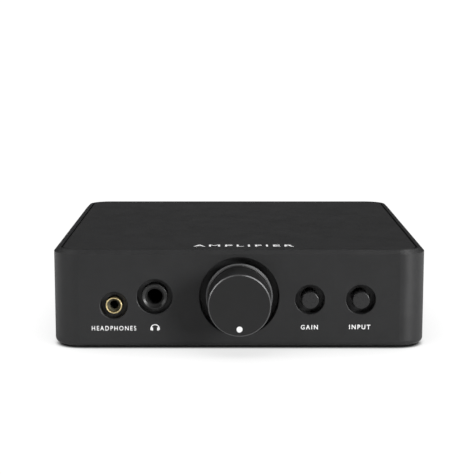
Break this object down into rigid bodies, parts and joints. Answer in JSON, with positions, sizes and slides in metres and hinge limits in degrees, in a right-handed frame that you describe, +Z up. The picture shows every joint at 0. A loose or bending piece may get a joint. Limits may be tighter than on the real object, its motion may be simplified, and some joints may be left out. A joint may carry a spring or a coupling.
{
  "type": "headphone amplifier",
  "caption": "Square, flat desk-top headphone amplifier with a large front volume knob, two push buttons, two headphone jacks, a flush top cover and rear phono sockets.",
  "frame": {"origin": "middle of the bounding box's footprint, on the plane that the feet stand on", "axes": "+Z up, the front with the knob faces -Y, +Y runs front to back, +X to the right seen from the front"},
  "size_m": [0.1524, 0.1792, 0.0406],
  "materials": {
    "case_plastic": "fine moulded texture, satin charcoal black",
    "cover_plastic": "fine moulded texture, satin charcoal black",
    "panel_plastic": "fine moulded texture, black",
    "foot_rubber": "matt moulded rubber",
    "screw_steel": "zinc plated",
    "screw_black": "blackened steel",
    "board_laminate": "solder mask over glass-epoxy laminate",
    "knob_metal": "black anodised, fine bead blasted, bevelled edges",
    "pointer_white": "white inlay",
    "pot_steel": "stamped steel",
    "pot_brass": "turned brass",
    "shaft_metal": "turned aluminium",
    "pot_plastic": "phenolic",
    "switch_plastic": "moulded switch body",
    "button_plastic": "satin black cap",
    "plunger_plastic": "natural acetal",
    "jack_plastic": "black moulded socket body",
    "contact_brass": "spring brass",
    "gold_plate": "gold plated",
    "nickel_plate": "nickel plated",
    "insulator_white": "white insulator",
    "insulator_red": "red insulator",
    "capacitor_sleeve": "shrink sleeve",
    "film_box": "red film capacitor box",
    "chip_epoxy": "moulded epoxy package",
    "relay_plastic": "sealed relay case",
    "resistor_lacquer": "lacquered body"
  },
  "bodies": {
    "enclosure": {"amplifier_chips": "chip_epoxy", "board_screws": "screw_steel", "cover_screws": "screw_steel", "film_capacitors": "film_box", "filter_capacitors": "capacitor_sleeve", "gain_switch": "switch_plastic", "input_switch": "switch_plastic", "large_jack_body": "jack_plastic", "large_jack_contacts": "contact_brass", "line_in_jack_body": "jack_plastic", "line_in_jack_ring": "nickel_plate", "main_board": "board_laminate", "main_case": "case_plastic", "output_buffer_chips": "chip_epoxy", "output_relay": "relay_plastic", "pot_bushing": "pot_brass", "pot_element": "pot_plastic", "pot_housing": "pot_steel", "power_inlet": "jack_plastic", "power_inlet_pin": "nickel_plate", "power_switch": "switch_plastic", "rca_barrels": "gold_plate", "rca_center_contacts": "gold_plate", "rca_input_housing": "jack_plastic", "rca_left_insulators": "insulator_white", "rca_output_housing": "jack_plastic", "rca_right_insulators": "insulator_red", "rca_screws": "screw_black", "rear_panel": "panel_plastic", "rear_panel_screws": "screw_black", "rectifier_diodes": "chip_epoxy", "resistors": "resistor_lacquer", "rubber_feet": "foot_rubber", "small_jack_body": "jack_plastic", "small_jack_contacts": "contact_brass", "small_jack_ring": "gold_plate", "top_cover": "cover_plastic", "voltage_regulators": "chip_epoxy"},
    "knob": {"volume_knob": "knob_metal", "knob_pointer": "pointer_white", "pot_shaft": "shaft_metal", "pot_wiper": "pot_plastic"},
    "gain_key": {"gain_button": "button_plastic", "gain_plunger": "plunger_plastic"},
    "input_key": {"input_button": "button_plastic", "input_plunger": "plunger_plastic"}
  },
  "joints": [
    {"name": "knob_turn", "type": "hinge", "parent": "enclosure", "child": "knob", "pos_m": [0, -0.07175, 0.02157], "axis": [0, 1, 0], "range_deg": [0, 300]},
    {"name": "gain_press", "type": "slide", "parent": "enclosure", "child": "gain_key", "axis": [0, 1, 0], "range_m": [0, 0.0025], "stiffness_N_per_m": 450, "springref_m": -0.001},
    {"name": "input_press", "type": "slide", "parent": "enclosure", "child": "input_key", "axis": [0, 1, 0], "range_m": [0, 0.0025], "stiffness_N_per_m": 450, "springref_m": -0.001}
  ]
}
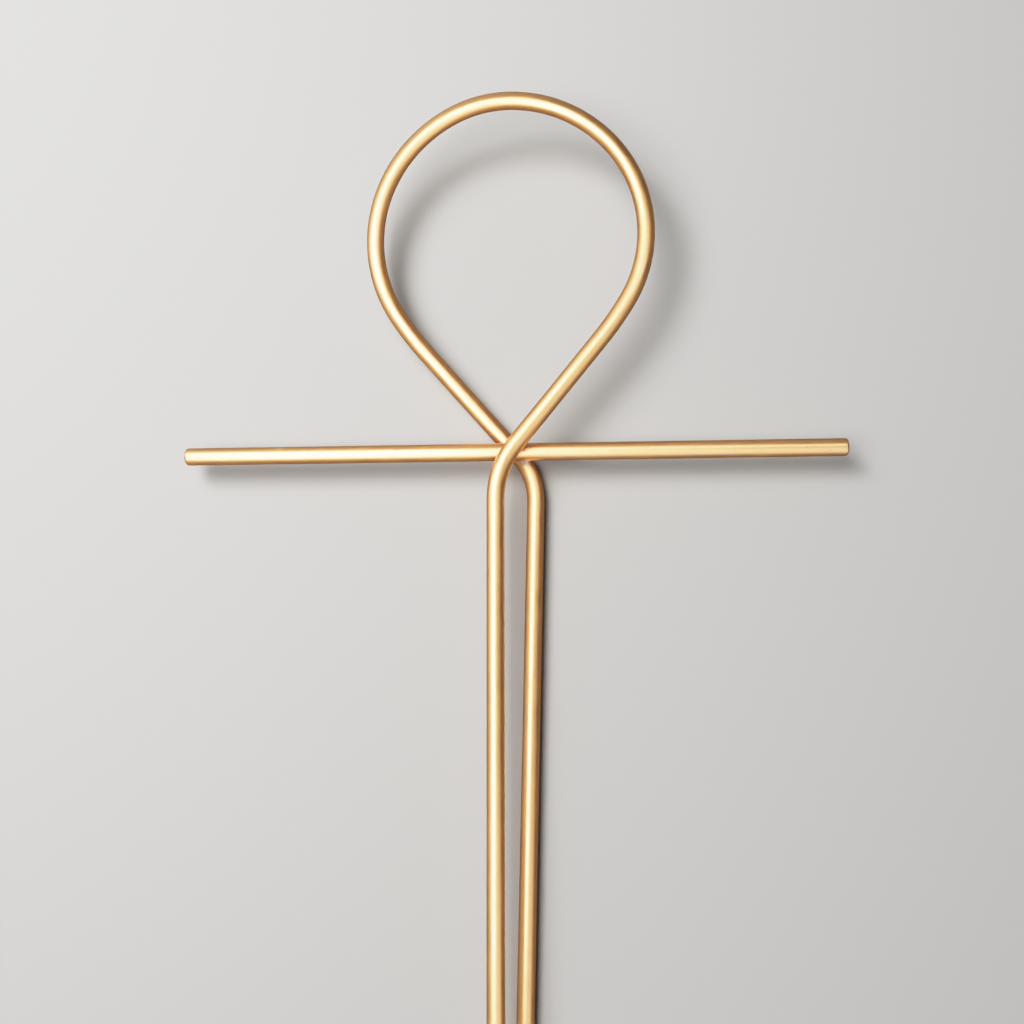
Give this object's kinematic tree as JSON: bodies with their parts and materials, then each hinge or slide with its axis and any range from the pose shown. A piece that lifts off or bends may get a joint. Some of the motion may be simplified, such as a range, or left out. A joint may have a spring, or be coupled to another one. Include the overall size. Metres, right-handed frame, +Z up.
{
  "type": "ankh",
  "caption": "Ankh of round brass rod: one rod bent into a teardrop loop and a two-legged shaft, brazed round a straight crossbar.",
  "frame": {"origin": "on the surface that the ankh lies on, below the middle of its outline", "axes": "+X along the crossbar, +Y towards the top of the loop, +Z up from the surface"},
  "size_m": [0.303, 0.4665, 0.0314],
  "materials": {
    "brass_rod": "satin polished brass with a warm gold tone",
    "braze": "dull pale filler metal"
  },
  "bodies": {
    "root": {"bent_rod": "brass_rod", "crossbar": "brass_rod", "front_braze": "braze", "back_braze": "braze"}
  },
  "joints": []
}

· · · · ·

WORK TO DO: Write out every entry word for word.

EXERCISE ANSWER:
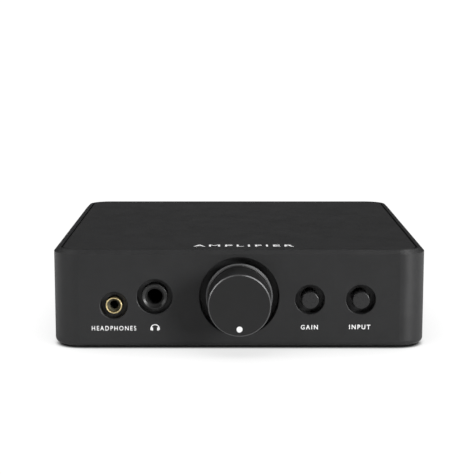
Break this object down into rigid bodies, parts and joints. Answer in JSON, with positions, sizes and slides in metres and hinge limits in degrees, in a right-handed frame that you describe, +Z up. The picture shows every joint at 0. A loose or bending piece may get a joint. Limits may be tighter than on the real object, its motion may be simplified, and some joints may be left out. A joint may carry a spring or a coupling.
{
  "type": "headphone amplifier",
  "caption": "Square, flat desk-top headphone amplifier with a large front volume knob, two push buttons, two headphone jacks, a flush top cover and rear phono sockets.",
  "frame": {"origin": "middle of the bounding box's footprint, on the plane that the feet stand on", "axes": "+Z up, the front with the knob faces -Y, +Y runs front to back, +X to the right seen from the front"},
  "size_m": [0.1524, 0.1792, 0.0406],
  "materials": {
    "case_plastic": "fine moulded texture, satin charcoal black",
    "cover_plastic": "fine moulded texture, satin charcoal black",
    "panel_plastic": "fine moulded texture, black",
    "foot_rubber": "matt moulded rubber",
    "screw_steel": "zinc plated",
    "screw_black": "blackened steel",
    "board_laminate": "solder mask over glass-epoxy laminate",
    "knob_metal": "black anodised, fine bead blasted, bevelled edges",
    "pointer_white": "white inlay",
    "pot_steel": "stamped steel",
    "pot_brass": "turned brass",
    "shaft_metal": "turned aluminium",
    "pot_plastic": "phenolic",
    "switch_plastic": "moulded switch body",
    "button_plastic": "satin black cap",
    "plunger_plastic": "natural acetal",
    "jack_plastic": "black moulded socket body",
    "contact_brass": "spring brass",
    "gold_plate": "gold plated",
    "nickel_plate": "nickel plated",
    "insulator_white": "white insulator",
    "insulator_red": "red insulator",
    "capacitor_sleeve": "shrink sleeve",
    "film_box": "red film capacitor box",
    "chip_epoxy": "moulded epoxy package",
    "relay_plastic": "sealed relay case",
    "resistor_lacquer": "lacquered body"
  },
  "bodies": {
    "enclosure": {"amplifier_chips": "chip_epoxy", "board_screws": "screw_steel", "cover_screws": "screw_steel", "film_capacitors": "film_box", "filter_capacitors": "capacitor_sleeve", "gain_switch": "switch_plastic", "input_switch": "switch_plastic", "large_jack_body": "jack_plastic", "large_jack_contacts": "contact_brass", "line_in_jack_body": "jack_plastic", "line_in_jack_ring": "nickel_plate", "main_board": "board_laminate", "main_case": "case_plastic", "output_buffer_chips": "chip_epoxy", "output_relay": "relay_plastic", "pot_bushing": "pot_brass", "pot_element": "pot_plastic", "pot_housing": "pot_steel", "power_inlet": "jack_plastic", "power_inlet_pin": "nickel_plate", "power_switch": "switch_plastic", "rca_barrels": "gold_plate", "rca_center_contacts": "gold_plate", "rca_input_housing": "jack_plastic", "rca_left_insulators": "insulator_white", "rca_output_housing": "jack_plastic", "rca_right_insulators": "insulator_red", "rca_screws": "screw_black", "rear_panel": "panel_plastic", "rear_panel_screws": "screw_black", "rectifier_diodes": "chip_epoxy", "resistors": "resistor_lacquer", "rubber_feet": "foot_rubber", "small_jack_body": "jack_plastic", "small_jack_contacts": "contact_brass", "small_jack_ring": "gold_plate", "top_cover": "cover_plastic", "voltage_regulators": "chip_epoxy"},
    "knob": {"volume_knob": "knob_metal", "knob_pointer": "pointer_white", "pot_shaft": "shaft_metal", "pot_wiper": "pot_plastic"},
    "gain_key": {"gain_button": "button_plastic", "gain_plunger": "plunger_plastic"},
    "input_key": {"input_button": "button_plastic", "input_plunger": "plunger_plastic"}
  },
  "joints": [
    {"name": "knob_turn", "type": "hinge", "parent": "enclosure", "child": "knob", "pos_m": [0, -0.07175, 0.02157], "axis": [0, 1, 0], "range_deg": [0, 300]},
    {"name": "gain_press", "type": "slide", "parent": "enclosure", "child": "gain_key", "axis": [0, 1, 0], "range_m": [0, 0.0025], "stiffness_N_per_m": 450, "springref_m": -0.001},
    {"name": "input_press", "type": "slide", "parent": "enclosure", "child": "input_key", "axis": [0, 1, 0], "range_m": [0, 0.0025], "stiffness_N_per_m": 450, "springref_m": -0.001}
  ]
}
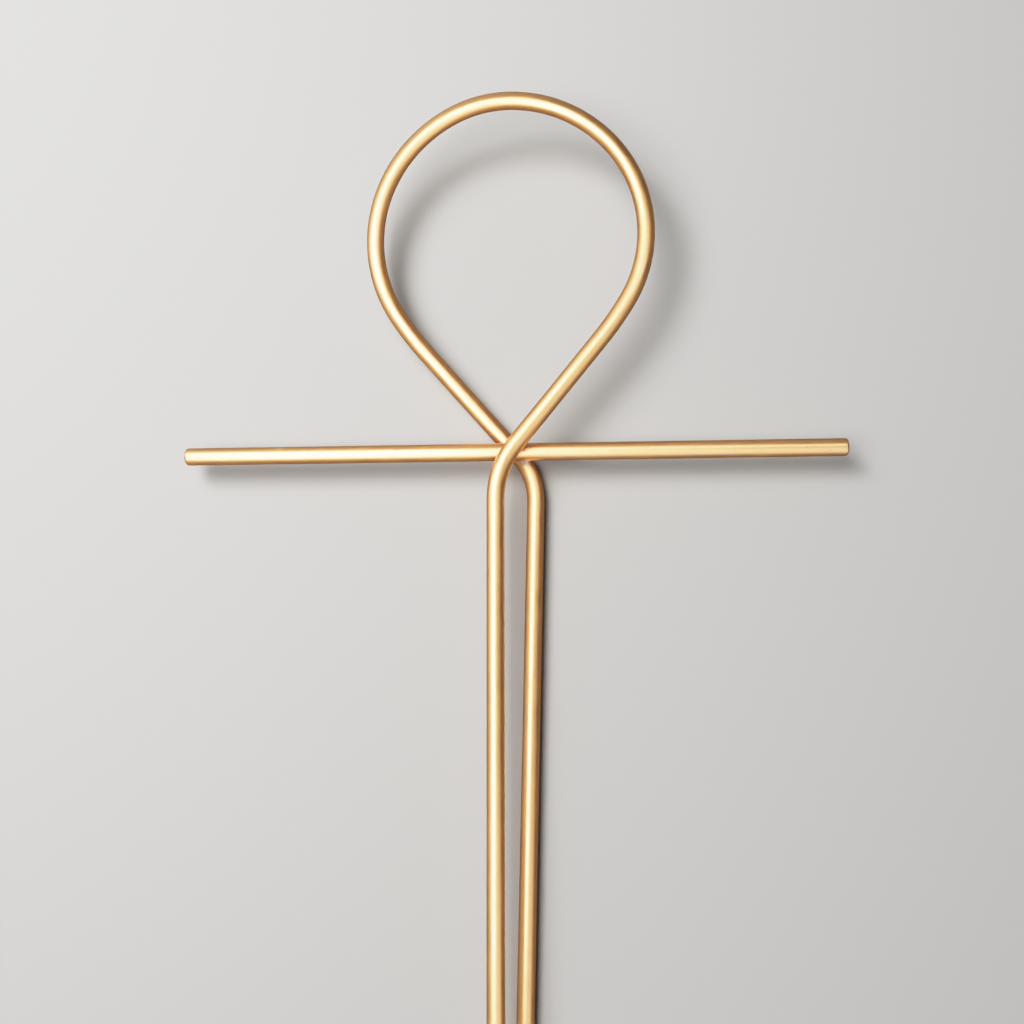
Give this object's kinematic tree as JSON: bodies with their parts and materials, then each hinge or slide with its axis and any range from the pose shown. A piece that lifts off or bends may get a joint. Some of the motion may be simplified, such as a range, or left out. A joint may have a spring, or be coupled to another one. Include the overall size. Metres, right-handed frame, +Z up.
{
  "type": "ankh",
  "caption": "Ankh of round brass rod: one rod bent into a teardrop loop and a two-legged shaft, brazed round a straight crossbar.",
  "frame": {"origin": "on the surface that the ankh lies on, below the middle of its outline", "axes": "+X along the crossbar, +Y towards the top of the loop, +Z up from the surface"},
  "size_m": [0.303, 0.4665, 0.0314],
  "materials": {
    "brass_rod": "satin polished brass with a warm gold tone",
    "braze": "dull pale filler metal"
  },
  "bodies": {
    "root": {"bent_rod": "brass_rod", "crossbar": "brass_rod", "front_braze": "braze", "back_braze": "braze"}
  },
  "joints": []
}